GIVEN INSTRUCTION |
Transcribe only the lines of the listing below from the one holding "bpy.context.scene.collection.children.link(cake)" through the one holding "bpy.context.scene.collection.objects.link(empty)", inclusive, without any change.

• • • • • • •

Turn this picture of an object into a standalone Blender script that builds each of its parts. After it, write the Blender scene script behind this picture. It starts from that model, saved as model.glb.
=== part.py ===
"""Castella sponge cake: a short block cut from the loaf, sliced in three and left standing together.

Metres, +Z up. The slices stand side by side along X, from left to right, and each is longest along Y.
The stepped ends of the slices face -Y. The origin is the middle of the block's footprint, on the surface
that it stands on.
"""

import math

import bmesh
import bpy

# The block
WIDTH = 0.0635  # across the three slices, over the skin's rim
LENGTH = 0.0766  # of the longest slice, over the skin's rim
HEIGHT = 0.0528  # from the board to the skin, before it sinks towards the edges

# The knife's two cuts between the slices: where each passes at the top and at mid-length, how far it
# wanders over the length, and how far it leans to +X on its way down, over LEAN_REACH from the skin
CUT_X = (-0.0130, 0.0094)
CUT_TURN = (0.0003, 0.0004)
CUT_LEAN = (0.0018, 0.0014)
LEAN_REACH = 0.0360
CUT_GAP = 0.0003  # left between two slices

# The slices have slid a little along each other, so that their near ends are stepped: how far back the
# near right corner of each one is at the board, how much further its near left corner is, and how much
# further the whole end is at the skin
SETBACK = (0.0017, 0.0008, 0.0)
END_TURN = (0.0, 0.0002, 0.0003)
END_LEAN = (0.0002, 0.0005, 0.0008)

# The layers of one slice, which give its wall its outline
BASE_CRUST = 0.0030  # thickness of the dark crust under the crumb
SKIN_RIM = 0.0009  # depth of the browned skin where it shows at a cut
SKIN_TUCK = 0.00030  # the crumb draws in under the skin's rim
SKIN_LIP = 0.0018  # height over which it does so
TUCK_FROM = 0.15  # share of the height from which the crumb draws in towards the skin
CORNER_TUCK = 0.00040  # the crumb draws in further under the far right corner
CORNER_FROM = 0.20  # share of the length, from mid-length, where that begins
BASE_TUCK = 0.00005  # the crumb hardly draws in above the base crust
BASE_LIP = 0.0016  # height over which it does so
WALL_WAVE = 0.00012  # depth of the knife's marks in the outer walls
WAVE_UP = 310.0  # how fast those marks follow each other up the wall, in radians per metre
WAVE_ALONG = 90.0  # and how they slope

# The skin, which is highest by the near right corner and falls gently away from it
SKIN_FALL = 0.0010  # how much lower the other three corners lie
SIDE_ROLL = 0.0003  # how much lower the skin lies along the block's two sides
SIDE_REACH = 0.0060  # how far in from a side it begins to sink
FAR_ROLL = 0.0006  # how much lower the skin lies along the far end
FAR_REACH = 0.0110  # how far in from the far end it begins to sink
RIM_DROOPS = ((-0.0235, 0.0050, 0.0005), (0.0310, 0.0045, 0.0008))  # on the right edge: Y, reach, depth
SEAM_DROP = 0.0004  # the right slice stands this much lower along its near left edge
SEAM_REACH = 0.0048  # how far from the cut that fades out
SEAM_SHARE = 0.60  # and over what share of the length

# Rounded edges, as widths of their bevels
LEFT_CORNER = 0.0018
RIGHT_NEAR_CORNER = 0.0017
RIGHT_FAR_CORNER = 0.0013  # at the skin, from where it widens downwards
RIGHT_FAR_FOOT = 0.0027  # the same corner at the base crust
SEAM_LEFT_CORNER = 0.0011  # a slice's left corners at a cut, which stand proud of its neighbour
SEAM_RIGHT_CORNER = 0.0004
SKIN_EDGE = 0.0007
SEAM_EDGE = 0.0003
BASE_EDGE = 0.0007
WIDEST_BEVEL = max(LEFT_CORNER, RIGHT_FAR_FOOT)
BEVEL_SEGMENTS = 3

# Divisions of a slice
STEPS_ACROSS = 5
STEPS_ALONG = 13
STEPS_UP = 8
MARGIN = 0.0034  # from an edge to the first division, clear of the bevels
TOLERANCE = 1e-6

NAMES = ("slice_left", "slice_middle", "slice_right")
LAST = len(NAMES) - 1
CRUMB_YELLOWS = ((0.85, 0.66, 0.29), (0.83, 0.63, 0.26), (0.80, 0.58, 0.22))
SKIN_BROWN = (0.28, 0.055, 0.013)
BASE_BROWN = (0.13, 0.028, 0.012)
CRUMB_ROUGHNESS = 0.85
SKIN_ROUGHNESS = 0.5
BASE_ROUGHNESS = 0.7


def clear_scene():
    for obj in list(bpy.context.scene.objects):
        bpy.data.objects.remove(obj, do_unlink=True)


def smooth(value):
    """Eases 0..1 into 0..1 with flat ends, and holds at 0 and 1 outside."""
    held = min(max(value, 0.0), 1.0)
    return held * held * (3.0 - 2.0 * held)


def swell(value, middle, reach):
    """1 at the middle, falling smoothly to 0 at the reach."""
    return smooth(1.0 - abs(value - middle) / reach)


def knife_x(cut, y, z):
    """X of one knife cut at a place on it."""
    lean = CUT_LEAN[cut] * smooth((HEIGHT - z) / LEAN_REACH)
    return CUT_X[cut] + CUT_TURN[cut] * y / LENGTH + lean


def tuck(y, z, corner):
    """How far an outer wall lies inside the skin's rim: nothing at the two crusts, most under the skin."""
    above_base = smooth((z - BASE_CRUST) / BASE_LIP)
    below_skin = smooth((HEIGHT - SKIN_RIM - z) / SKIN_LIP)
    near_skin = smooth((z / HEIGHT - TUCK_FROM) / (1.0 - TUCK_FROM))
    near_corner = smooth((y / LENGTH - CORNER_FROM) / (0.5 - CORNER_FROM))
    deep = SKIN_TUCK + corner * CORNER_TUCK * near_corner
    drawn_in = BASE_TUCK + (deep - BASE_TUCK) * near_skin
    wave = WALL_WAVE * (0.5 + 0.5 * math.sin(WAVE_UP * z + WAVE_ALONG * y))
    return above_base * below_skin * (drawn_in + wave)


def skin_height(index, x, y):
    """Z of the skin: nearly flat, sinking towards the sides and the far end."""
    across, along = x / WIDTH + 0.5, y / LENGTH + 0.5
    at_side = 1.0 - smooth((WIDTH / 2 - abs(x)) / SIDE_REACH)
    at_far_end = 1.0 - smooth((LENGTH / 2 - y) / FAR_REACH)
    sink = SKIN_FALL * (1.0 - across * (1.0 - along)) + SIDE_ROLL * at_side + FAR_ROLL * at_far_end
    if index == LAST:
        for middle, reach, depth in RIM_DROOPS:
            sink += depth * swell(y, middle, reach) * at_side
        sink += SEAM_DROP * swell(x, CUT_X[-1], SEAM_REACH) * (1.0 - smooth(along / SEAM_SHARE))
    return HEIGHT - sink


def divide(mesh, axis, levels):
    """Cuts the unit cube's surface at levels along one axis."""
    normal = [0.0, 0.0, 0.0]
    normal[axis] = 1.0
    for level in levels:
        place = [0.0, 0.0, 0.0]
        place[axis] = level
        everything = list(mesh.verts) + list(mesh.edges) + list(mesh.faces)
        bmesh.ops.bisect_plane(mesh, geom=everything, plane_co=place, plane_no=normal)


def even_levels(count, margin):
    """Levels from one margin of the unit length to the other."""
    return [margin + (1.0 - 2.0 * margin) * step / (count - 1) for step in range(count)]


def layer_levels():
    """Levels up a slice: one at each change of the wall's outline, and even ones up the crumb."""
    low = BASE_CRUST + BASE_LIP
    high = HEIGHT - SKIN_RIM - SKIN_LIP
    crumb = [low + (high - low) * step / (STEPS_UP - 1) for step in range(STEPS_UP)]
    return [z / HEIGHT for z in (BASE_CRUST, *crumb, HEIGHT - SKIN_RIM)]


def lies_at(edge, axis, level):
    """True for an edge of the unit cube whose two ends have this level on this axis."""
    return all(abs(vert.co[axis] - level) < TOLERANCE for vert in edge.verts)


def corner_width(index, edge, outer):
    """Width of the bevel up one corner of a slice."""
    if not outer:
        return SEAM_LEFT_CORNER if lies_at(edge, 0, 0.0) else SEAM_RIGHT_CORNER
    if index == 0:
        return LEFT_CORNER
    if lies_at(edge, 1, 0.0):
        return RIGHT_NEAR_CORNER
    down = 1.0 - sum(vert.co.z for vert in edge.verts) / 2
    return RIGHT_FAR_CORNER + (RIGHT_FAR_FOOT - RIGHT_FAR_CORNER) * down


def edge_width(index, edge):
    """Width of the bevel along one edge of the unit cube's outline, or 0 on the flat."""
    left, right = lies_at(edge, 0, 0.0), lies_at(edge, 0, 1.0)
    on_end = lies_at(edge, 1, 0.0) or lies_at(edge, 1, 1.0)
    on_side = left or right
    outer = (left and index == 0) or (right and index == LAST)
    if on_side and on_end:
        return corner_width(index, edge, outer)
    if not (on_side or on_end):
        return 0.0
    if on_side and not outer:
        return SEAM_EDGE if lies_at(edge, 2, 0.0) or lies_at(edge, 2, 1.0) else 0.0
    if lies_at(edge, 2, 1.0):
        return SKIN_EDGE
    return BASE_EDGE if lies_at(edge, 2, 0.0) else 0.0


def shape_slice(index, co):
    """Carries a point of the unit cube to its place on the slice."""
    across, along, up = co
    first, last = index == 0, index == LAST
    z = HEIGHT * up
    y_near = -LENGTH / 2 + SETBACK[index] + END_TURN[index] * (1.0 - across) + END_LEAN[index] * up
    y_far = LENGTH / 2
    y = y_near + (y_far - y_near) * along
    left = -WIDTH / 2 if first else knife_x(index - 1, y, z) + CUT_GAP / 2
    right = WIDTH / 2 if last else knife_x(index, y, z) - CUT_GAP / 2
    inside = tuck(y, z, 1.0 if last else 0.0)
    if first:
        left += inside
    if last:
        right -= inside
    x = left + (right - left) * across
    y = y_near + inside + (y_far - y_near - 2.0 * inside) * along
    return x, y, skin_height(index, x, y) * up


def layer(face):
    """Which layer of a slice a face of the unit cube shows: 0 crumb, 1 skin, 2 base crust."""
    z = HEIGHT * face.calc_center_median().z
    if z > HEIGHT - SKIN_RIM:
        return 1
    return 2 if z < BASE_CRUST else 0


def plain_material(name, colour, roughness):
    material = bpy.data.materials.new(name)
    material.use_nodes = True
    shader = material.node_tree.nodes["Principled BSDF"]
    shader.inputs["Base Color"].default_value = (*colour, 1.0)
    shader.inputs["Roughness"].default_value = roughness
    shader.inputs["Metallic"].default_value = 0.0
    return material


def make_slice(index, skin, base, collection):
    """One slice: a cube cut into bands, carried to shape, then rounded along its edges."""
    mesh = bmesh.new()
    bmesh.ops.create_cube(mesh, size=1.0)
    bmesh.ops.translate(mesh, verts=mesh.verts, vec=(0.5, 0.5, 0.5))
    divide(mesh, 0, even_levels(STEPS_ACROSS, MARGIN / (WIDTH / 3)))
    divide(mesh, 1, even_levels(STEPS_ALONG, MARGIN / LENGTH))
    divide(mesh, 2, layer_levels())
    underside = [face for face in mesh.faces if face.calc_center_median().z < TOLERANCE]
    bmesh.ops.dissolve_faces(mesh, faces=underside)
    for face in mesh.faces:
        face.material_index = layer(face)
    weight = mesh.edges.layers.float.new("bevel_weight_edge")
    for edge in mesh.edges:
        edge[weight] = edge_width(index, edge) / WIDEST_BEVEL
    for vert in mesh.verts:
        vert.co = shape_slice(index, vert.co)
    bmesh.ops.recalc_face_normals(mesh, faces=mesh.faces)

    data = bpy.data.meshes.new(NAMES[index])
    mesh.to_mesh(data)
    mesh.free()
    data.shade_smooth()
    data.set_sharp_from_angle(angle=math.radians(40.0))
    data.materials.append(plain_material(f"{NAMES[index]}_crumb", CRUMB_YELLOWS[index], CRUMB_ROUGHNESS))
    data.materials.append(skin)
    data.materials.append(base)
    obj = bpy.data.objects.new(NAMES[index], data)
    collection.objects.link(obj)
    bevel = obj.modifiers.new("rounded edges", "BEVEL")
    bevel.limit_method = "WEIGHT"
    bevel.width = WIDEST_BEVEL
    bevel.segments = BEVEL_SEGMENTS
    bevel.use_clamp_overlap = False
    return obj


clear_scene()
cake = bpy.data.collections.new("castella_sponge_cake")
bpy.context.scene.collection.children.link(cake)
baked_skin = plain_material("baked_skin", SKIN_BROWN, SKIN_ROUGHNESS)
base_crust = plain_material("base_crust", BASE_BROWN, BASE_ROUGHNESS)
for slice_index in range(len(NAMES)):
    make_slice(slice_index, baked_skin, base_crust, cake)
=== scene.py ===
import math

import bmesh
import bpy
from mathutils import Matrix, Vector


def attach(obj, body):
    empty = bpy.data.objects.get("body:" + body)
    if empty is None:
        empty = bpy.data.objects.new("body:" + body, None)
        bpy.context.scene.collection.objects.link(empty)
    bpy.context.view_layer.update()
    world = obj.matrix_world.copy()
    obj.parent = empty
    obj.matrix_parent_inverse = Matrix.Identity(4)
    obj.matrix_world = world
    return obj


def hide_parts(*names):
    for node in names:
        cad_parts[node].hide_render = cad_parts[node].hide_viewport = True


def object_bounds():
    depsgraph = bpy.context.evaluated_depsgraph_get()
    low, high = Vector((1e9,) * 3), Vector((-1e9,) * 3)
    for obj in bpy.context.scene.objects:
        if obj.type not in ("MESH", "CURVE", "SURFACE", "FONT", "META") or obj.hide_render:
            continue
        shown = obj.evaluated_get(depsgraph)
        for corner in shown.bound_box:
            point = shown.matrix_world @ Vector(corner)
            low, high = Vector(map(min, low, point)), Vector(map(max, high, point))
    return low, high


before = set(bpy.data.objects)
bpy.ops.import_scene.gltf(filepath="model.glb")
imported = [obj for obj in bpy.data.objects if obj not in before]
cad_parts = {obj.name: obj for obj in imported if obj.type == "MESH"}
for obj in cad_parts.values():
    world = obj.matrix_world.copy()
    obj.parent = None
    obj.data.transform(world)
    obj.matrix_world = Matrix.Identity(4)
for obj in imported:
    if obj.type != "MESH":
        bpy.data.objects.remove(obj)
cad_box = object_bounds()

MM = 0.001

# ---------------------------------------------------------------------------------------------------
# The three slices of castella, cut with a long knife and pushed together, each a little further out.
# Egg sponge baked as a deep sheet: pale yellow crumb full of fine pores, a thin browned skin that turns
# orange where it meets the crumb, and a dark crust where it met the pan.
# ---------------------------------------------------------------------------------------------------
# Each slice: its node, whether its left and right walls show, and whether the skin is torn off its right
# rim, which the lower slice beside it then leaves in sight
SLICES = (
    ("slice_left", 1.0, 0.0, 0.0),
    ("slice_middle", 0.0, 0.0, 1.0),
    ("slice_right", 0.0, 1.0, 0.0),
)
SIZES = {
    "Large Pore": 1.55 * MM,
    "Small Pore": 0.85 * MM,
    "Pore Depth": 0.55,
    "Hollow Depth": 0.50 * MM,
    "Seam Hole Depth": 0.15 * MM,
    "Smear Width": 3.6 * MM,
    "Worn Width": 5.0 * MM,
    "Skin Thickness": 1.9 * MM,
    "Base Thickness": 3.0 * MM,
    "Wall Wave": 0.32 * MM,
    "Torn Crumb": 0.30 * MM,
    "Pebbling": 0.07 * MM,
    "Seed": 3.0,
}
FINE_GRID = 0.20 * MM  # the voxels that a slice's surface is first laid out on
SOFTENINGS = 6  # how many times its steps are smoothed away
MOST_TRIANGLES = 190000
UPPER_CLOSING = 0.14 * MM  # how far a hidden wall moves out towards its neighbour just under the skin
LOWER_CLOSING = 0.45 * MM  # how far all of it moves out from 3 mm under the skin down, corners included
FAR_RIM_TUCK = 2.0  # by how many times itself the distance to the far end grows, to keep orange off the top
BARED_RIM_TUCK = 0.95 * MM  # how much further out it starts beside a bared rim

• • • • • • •

SOLUTION FOR THIS PROBLEM |
bpy.context.scene.collection.children.link(cake)
baked_skin = plain_material("baked_skin", SKIN_BROWN, SKIN_ROUGHNESS)
base_crust = plain_material("base_crust", BASE_BROWN, BASE_ROUGHNESS)
for slice_index in range(len(NAMES)):
    make_slice(slice_index, baked_skin, base_crust, cake)
=== scene.py ===
import math

import bmesh
import bpy
from mathutils import Matrix, Vector


def attach(obj, body):
    empty = bpy.data.objects.get("body:" + body)
    if empty is None:
        empty = bpy.data.objects.new("body:" + body, None)
        bpy.context.scene.collection.objects.link(empty)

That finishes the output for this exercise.